**SET TASK:** From the data that follows, print exactly the lines starting at the one containing "hide_parts(name)" and ending at the one containing "(1.0, 0.66, 0.40))"; include both of them and nothing more.
▶
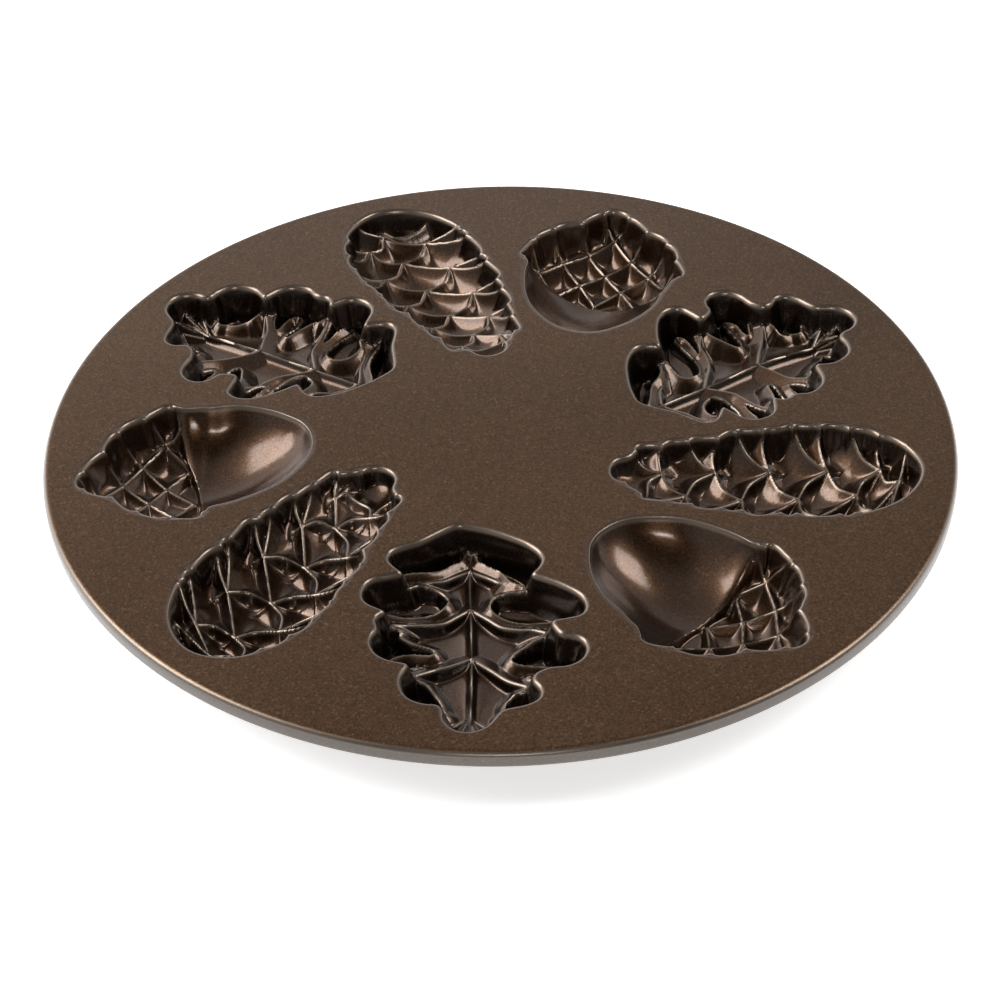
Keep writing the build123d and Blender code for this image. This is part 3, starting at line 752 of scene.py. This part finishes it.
# ------------------------------------------------------------------ material
def coating(name, lo, hi, coat, coat_rough, flakes, dark, light, lip_highlight_share, ior=1.5, painted_wall_shade=1.0):
    mat = bpy.data.materials.new(name)
    mat.use_nodes = True
    nt = mat.node_tree
    nt.nodes.clear()
    out = nt.nodes.new("ShaderNodeOutputMaterial")
    bsdf = nt.nodes.new("ShaderNodeBsdfPrincipled")
    nt.links.new(bsdf.outputs[0], out.inputs[0])
    coord = nt.nodes.new("ShaderNodeTexCoord")

    def noise(scale, detail, rough=0.5):
        t = nt.nodes.new("ShaderNodeTexNoise")
        t.inputs["Scale"].default_value = scale
        t.inputs["Detail"].default_value = detail
        t.inputs["Roughness"].default_value = rough
        nt.links.new(coord.outputs["Object"], t.inputs["Vector"])
        return t

    def ramp(src, stops):
        r = nt.nodes.new("ShaderNodeValToRGB")
        e = r.color_ramp.elements
        while len(e) > 1:
            e.remove(e[-1])
        e[0].position, e[0].color = stops[0][0], (*stops[0][1], 1)
        for p, c in stops[1:]:
            s = e.new(p)
            s.color = (*c, 1)
        nt.links.new(src, r.inputs[0])
        return r

    def mix(a, b, fac, mode="MIX"):
        m = nt.nodes.new("ShaderNodeMix")
        m.data_type = "RGBA"
        m.blend_type = mode
        if isinstance(fac, float):
            m.inputs[0].default_value = fac
        else:
            nt.links.new(fac, m.inputs[0])
        for s, v in ((6, a), (7, b)):
            if isinstance(v, tuple):
                m.inputs[s].default_value = (*v, 1)
            else:
                nt.links.new(v, m.inputs[s])
        return m.outputs[2]

    # brown-bronze ground with slow drifts, fine grain and small bright flakes
    ground = ramp(noise(11.0, 3.0).outputs[0],
                  [(0.3, dark), (0.7, light)])
    grain = ramp(noise(1500.0, 2.0, 0.6).outputs[0],
                 [(0.30, (0.55, 0.53, 0.50)), (0.5, (1.0, 1.0, 1.0)), (0.70, (1.62, 1.50, 1.40))])
    base = mix(ground.outputs[0], grain.outputs[0], 1.0, "MULTIPLY")
    flake = nt.nodes.new("ShaderNodeTexVoronoi")
    flake.inputs["Scale"].default_value = 1500.0
    nt.links.new(coord.outputs["Object"], flake.inputs["Vector"])
    spark = nt.nodes.new("ShaderNodeSeparateColor")
    nt.links.new(flake.outputs["Color"], spark.inputs[0])
    pick = ramp(spark.outputs[0], [(0.88, (0, 0, 0)), (0.98, (flakes, flakes, flakes))])
    tint = ramp(spark.outputs[1], [(0.0, (0.20, 0.085, 0.040)), (0.5, (0.22, 0.125, 0.065)), (1.0, (0.25, 0.18, 0.125))])
    base = mix(base, tint.outputs[0], pick.outputs[0])
    # painted shade: the base colour is darkened where the mesh is steep, standing in for the shade in the hollows
    steep = nt.nodes.new("ShaderNodeAttribute")
    steep.attribute_name = "steep"
    shade = ramp(steep.outputs["Fac"], [(0.0, (1.0, 1.0, 1.0)), (1.0, (painted_wall_shade, painted_wall_shade, painted_wall_shade))])
    base = mix(base, shade.outputs[0], 1.0, "MULTIPLY")
    # painted highlight: lips and crests are painted pale, and below they are also made rougher
    edge = nt.nodes.new("ShaderNodeAttribute")
    edge.attribute_name = "edge"
    lip_highlight = ramp(edge.outputs["Fac"], [(0.0, (0, 0, 0)), (1.0, (lip_highlight_share, lip_highlight_share, lip_highlight_share))])
    base = mix(base, (0.36, 0.29, 0.225), lip_highlight.outputs[0])
    nt.links.new(base, bsdf.inputs["Base Color"])
    bsdf.inputs["Metallic"].default_value = 0.97
    rough = ramp(noise(900.0, 2.0).outputs[0], [(0.3, (lo, lo, lo)), (0.7, (hi, hi, hi))])
    rough = mix(rough.outputs[0], (0.40, 0.40, 0.40), lip_highlight.outputs[0])
    nt.links.new(rough, bsdf.inputs["Roughness"])
    bsdf.inputs["Coat Weight"].default_value = coat
    bsdf.inputs["Coat Roughness"].default_value = coat_rough
    bsdf.inputs["Coat IOR"].default_value = ior
    bump = nt.nodes.new("ShaderNodeBump")
    bump.inputs["Strength"].default_value = 0.10
    bump.inputs["Distance"].default_value = 0.0002
    nt.links.new(noise(1600.0, 2.0).outputs[0], bump.inputs["Height"])
    nt.links.new(bump.outputs[0], bsdf.inputs["Normal"])
    return mat


deck_mat = coating("bronze_coating_deck", 0.30, 0.40, 0.14, 0.20, 0.30,
                   (0.062, 0.0320, 0.0148), (0.078, 0.0425, 0.0210), 0.6)
# the cups carry the deck's coating with a darker base colour as painted shade for their hollows, and a heavier,
# smoother coat
cup_mat_shaded = coating("bronze_coating_cups", 0.27, 0.35, 0.72, 0.15, 0.16,
                  (0.046, 0.0205, 0.0080), (0.058, 0.0275, 0.0115), 0.52, painted_wall_shade=0.34)

rim_mat = coating("bronze_coating_rim", 0.32, 0.42, 1.0, 0.30, 0.10,
                  (0.034, 0.0215, 0.0130), (0.043, 0.0275, 0.0170), 0.3, 1.66)

# ------------------------------------------------------------------ pieces
pieces = []
holes = []


def build_cups(places, outline, count, height, limit, deep):
    verts, faces, seam = cup_mesh(outline, count, height, limit)
    for name, (x, y, turn) in places.items():
        v = np.column_stack([place(verts[:, :2], x, y, turn), verts[:, 2]])
        ob = make(name + "_form", v, faces, deep=deep)
        ob.data.materials.append(cup_mat_shaded)
        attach(ob, "root")
        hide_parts(name)
        pieces.append(ob)
        holes.append(place(seam, x, y, turn))


# the last values set the painted shade on steep walls: its share, the normal's height where it starts, and how widely
# it comes in
build_cups(LEAF_PLACES, LEAF_OUTLINE, 620,
           lambda P, d, loop: leaf_height(P, d), -17.6, (1.0, 0.90, 0.36))
build_cups(ACORN_PLACES, ACORN_OUTLINE, 400, acorn_height, -25.0, (0.25, 0.66, 0.40))
build_cups(CONE_PLACES, CONE_OUTLINE, 520, cone_height, -21.6, (1.0, 0.66, 0.40))


def deck_mesh():
    n = 720
    a = np.arange(n) * 2 * np.pi / n
    ring = np.column_stack([np.cos(a), np.sin(a)]) * RIM_IN
    loops = [ring] + holes
    pts = np.vstack(loops)
    edges, start = [], 0
    for lp in loops:
        m = len(lp)
        edges += [(start + i, start + (i + 1) % m) for i in range(m)]
        start += m
    step = 6.0
    gx = np.arange(-156, 157, step)
    X, Y = np.meshgrid(gx, gx)
    G = np.column_stack([X.ravel(), Y.ravel()])
    G = G[np.hypot(*G.T) < RIM_IN - 4]
    for lp in holes:
        G = G[signed(G, lp[::3]) < -3.0]
    pts = np.vstack([pts, G])
    got = delaunay_2d_cdt([Vector(p) for p in pts], edges, [], 1, 1e-6)
    if len(got[0]) != len(pts):
        raise RuntimeError("the deck's loops cross")
    tri = np.array(got[2])
    mid = pts[tri].mean(1)
    keep = np.hypot(*mid.T) < RIM_IN
    for lp in holes:
        keep &= ~inside(mid, lp)
    tri = [tuple(t) for t in tri[keep]]
    top = facing(pts, tri, True)
    low = facing(pts, tri, False)
    N = len(pts)
    verts = np.vstack([np.column_stack([pts, np.zeros(N)]),
                       np.column_stack([pts, np.full(N, -DECK_THICK)])])
    faces = top + [tuple(v + N for v in f) for f in low]
    start = 0
    for k, lp in enumerate(loops):
        m = len(lp)
        out = (not clockwise(lp)) if k == 0 else clockwise(lp)
        for i in range(m):
            j = (i + 1) % m
            f = (start + i, start + i + N, start + j + N, start + j)
            faces.append(f if out else tuple(reversed(f)))
        start += m
    return verts, faces


v, f = deck_mesh()
deck = make("deck_plate_form", v, f)
deck.data.materials.append(deck_mat)
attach(deck, "root")
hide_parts("deck_plate")


def rim_mesh():
    n = 720
    prof = [(RIM_IN, -DECK_THICK), (RIM_IN, 0.0), (161.8, 0.0), (162.6, 0.0)]
    r = 2.35
    for k in range(1, 13):
        t = math.pi / 2 * k / 12
        prof.append((165.0 - r + r * math.sin(t), -r + r * math.cos(t)))
    prof += [(165.0, -3.6), (165.0, -4.6), (164.95, -5.2)]
    r = 0.75
    for k in range(1, 7):
        t = math.pi / 2 * k / 6
        prof.append((164.2 + r * math.cos(t), -5.2 - r * math.sin(t) * 0.85))
    prof += [(163.2, -5.86), (161.6, -5.8), (161.1, -5.4), (161.0, -4.6)]
    m = len(prof)
    verts, faces = [], []
    for i in range(n):
        a = i * 2 * math.pi / n
        c, s = math.cos(a), math.sin(a)
        verts += [(p * c, p * s, z) for p, z in prof]
    for i in range(n):
        j = (i + 1) % n
        for k in range(m):
            l = (k + 1) % m
            faces.append((i * m + k, i * m + l, j * m + l, j * m + k))
    return verts, faces


v, f = rim_mesh()
rim = make("rim_band_form", v, f, sharp=45)
rim.data.materials.append(deck_mat)
rim.data.materials.append(rim_mat)
for poly in rim.data.polygons:
    poly.material_index = 1 if poly.normal.z < 0.80 else 0
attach(rim, "root")
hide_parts("rim_band")

# ------------------------------------------------------------------ stage
me = bpy.data.meshes.new("floor")
s = 6.0
me.from_pydata([(-s, -s, 0), (s, -s, 0), (s, s, 0), (-s, s, 0)], [], [(0, 1, 2, 3)])
floor = bpy.data.objects.new("floor", me)
bpy.context.scene.collection.objects.link(floor)
fm = bpy.data.materials.new("floor_paper")
fm.use_nodes = True
fb = fm.node_tree.nodes["Principled BSDF"]
fb.inputs["Base Color"].default_value = (0.88, 0.88, 0.88, 1)
fb.inputs["Roughness"].default_value = 0.9
fb.inputs["Specular IOR Level"].default_value = 0.1
fb.inputs["Emission Color"].default_value = (1, 1, 1, 1)
fb.inputs["Emission Strength"].default_value = 0.63
me.materials.append(fm)

world = bpy.data.worlds.new("studio")
bpy.context.scene.world = world
world.use_nodes = True
wn = world.node_tree
bg = wn.nodes["Background"]
bg.inputs[1].default_value = 2.0
wc = wn.nodes.new("ShaderNodeTexCoord")
sx = wn.nodes.new("ShaderNodeSeparateXYZ")
wn.links.new(wc.outputs["Generated"], sx.inputs[0])


def sweep(src, a, b, lo, hi):
    n = wn.nodes.new("ShaderNodeMapRange")
    n.interpolation_type = "SMOOTHSTEP"
    for k, v in (("From Min", a), ("From Max", b), ("To Min", lo), ("To Max", hi)):
        n.inputs[k].default_value = v
    wn.links.new(src, n.inputs[0])
    return n.outputs[0]


def combine(op, a, b):
    n = wn.nodes.new("ShaderNodeMath")
    n.operation = op
    for k, v in enumerate((a, b)):
        if isinstance(v, float):
            n.inputs[k].default_value = v
        else:
            wn.links.new(v, n.inputs[k])
    return n.outputs[0]


# the white sweep behind the pan falls off upwards; the camera's side is dim
back = wn.nodes.new("ShaderNodeValToRGB")
stops = [(0.0, 0.80), (0.35, 0.66), (0.60, 0.47), (0.75, 0.37), (0.92, 0.24), (1.0, 0.22)]
el = back.color_ramp.elements
el[0].position, el[0].color = stops[0][0], (stops[0][1],) * 3 + (1,)
el[1].position, el[1].color = stops[-1][0], (stops[-1][1],) * 3 + (1,)
for p, c in stops[1:-1]:
    e = el.new(p)
    e.color = (c, c, c, 1)
wn.links.new(sx.outputs["Z"], back.inputs[0])
hole = wn.nodes.new("ShaderNodeVectorMath")
hole.operation = "DOT_PRODUCT"
wn.links.new(wc.outputs["Generated"], hole.inputs[0])
hole.inputs[1].default_value = (0.0, -0.76, 0.65)
front = combine("MULTIPLY", sweep(hole.outputs["Value"], 0.72, 0.95, 1.0, 0.08), 0.20)
share = sweep(sx.outputs["Y"], -0.1, 0.35, 0.0, 1.0)
level = combine("ADD", combine("MULTIPLY", back.outputs[0], share),
                combine("MULTIPLY", front, combine("SUBTRACT", 1.0, share)))
level = combine("MULTIPLY", level, sweep(sx.outputs["X"], -0.5, 0.5, 1.35, 0.65))
# the sweep itself is seen as plain white from every side
path = wn.nodes.new("ShaderNodeLightPath")
seen = path.outputs["Is Camera Ray"]
level = combine("ADD", combine("MULTIPLY", level, combine("SUBTRACT", 1.0, seen)),
                combine("MULTIPLY", seen, 0.5))
wn.links.new(level, bg.inputs[0])


def area(name, loc, size, power, aim=(0, 0, 0.02), size_y=None):
    la = bpy.data.lights.new(name, "AREA")
    la.energy = power
    la.shape = "RECTANGLE" if size_y else "SQUARE"
    la.size = size
    if size_y:
        la.size_y = size_y
    ob = bpy.data.objects.new(name, la)
    bpy.context.scene.collection.objects.link(ob)
    ob.location = loc
    ob.rotation_euler = (Vector(aim) - Vector(loc)).to_track_quat("-Z", "Y").to_euler()
    return ob


def polar(azimuth, elevation, dist):
    """A place seen from the pan: azimuth clockwise from the back."""
    a, e = math.radians(azimuth), math.radians(elevation)
    return (dist * math.sin(a) * math.cos(e), dist * math.cos(a) * math.cos(e),
            dist * math.sin(e) + 0.02)


area("softbox_left", polar(-86, 40, 1.7), 1.0, 24, size_y=1.0)
area("softbox_right", polar(88, 47, 1.7), 0.75, 13, size_y=0.75)
area("front_fill", polar(180, 33, 1.6), 0.32, 3.0, size_y=0.18)

# ------------------------------------------------------------------ camera
F, E, D = 2350.0, 0.66222, 5.18502 * 0.165
PAN, TILT, ROLL = -0.00046, -0.03102, 0.02131
C = Vector((0, -D * math.cos(E), D * math.sin(E)))
fwd = -C.normalized()
right = Vector((1, 0, 0))
up = right.cross(fwd)
cp, sp_ = math.cos(PAN), math.sin(PAN)
# X' = X cp - Z sp, Z' = X sp + Z cp
r1 = right * cp - fwd * sp_
f1 = right * sp_ + fwd * cp
ct, st = math.cos(TILT), math.sin(TILT)
u2 = up * ct - f1 * st
f2 = up * st + f1 * ct
cr, sr = math.cos(ROLL), math.sin(ROLL)
r3 = r1 * cr - u2 * sr
u3 = r1 * sr + u2 * cr
cam_data = bpy.data.cameras.new("camera")
cam_data.sensor_width = 36.0
cam_data.sensor_fit = "HORIZONTAL"
cam_data.lens = F / 1000.0 * 36.0
cam = bpy.data.objects.new("camera", cam_data)
bpy.context.scene.collection.objects.link(cam)
m = Matrix((
    (r3.x, u3.x, -f2.x, C.x),
    (r3.y, u3.y, -f2.y, C.y),
    (r3.z, u3.z, -f2.z, C.z + DECK_TOP / 1000.0),
    (0, 0, 0, 1)))
cam.matrix_world = m
bpy.context.scene.camera = cam
bpy.context.scene.view_settings.view_transform = "Standard"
◀
**SOLUTION TO THIS EXERCISE:**
        hide_parts(name)
        pieces.append(ob)
        holes.append(place(seam, x, y, turn))


# the last values set the painted shade on steep walls: its share, the normal's height where it starts, and how widely
# it comes in
build_cups(LEAF_PLACES, LEAF_OUTLINE, 620,
           lambda P, d, loop: leaf_height(P, d), -17.6, (1.0, 0.90, 0.36))
build_cups(ACORN_PLACES, ACORN_OUTLINE, 400, acorn_height, -25.0, (0.25, 0.66, 0.40))
build_cups(CONE_PLACES, CONE_OUTLINE, 520, cone_height, -21.6, (1.0, 0.66, 0.40))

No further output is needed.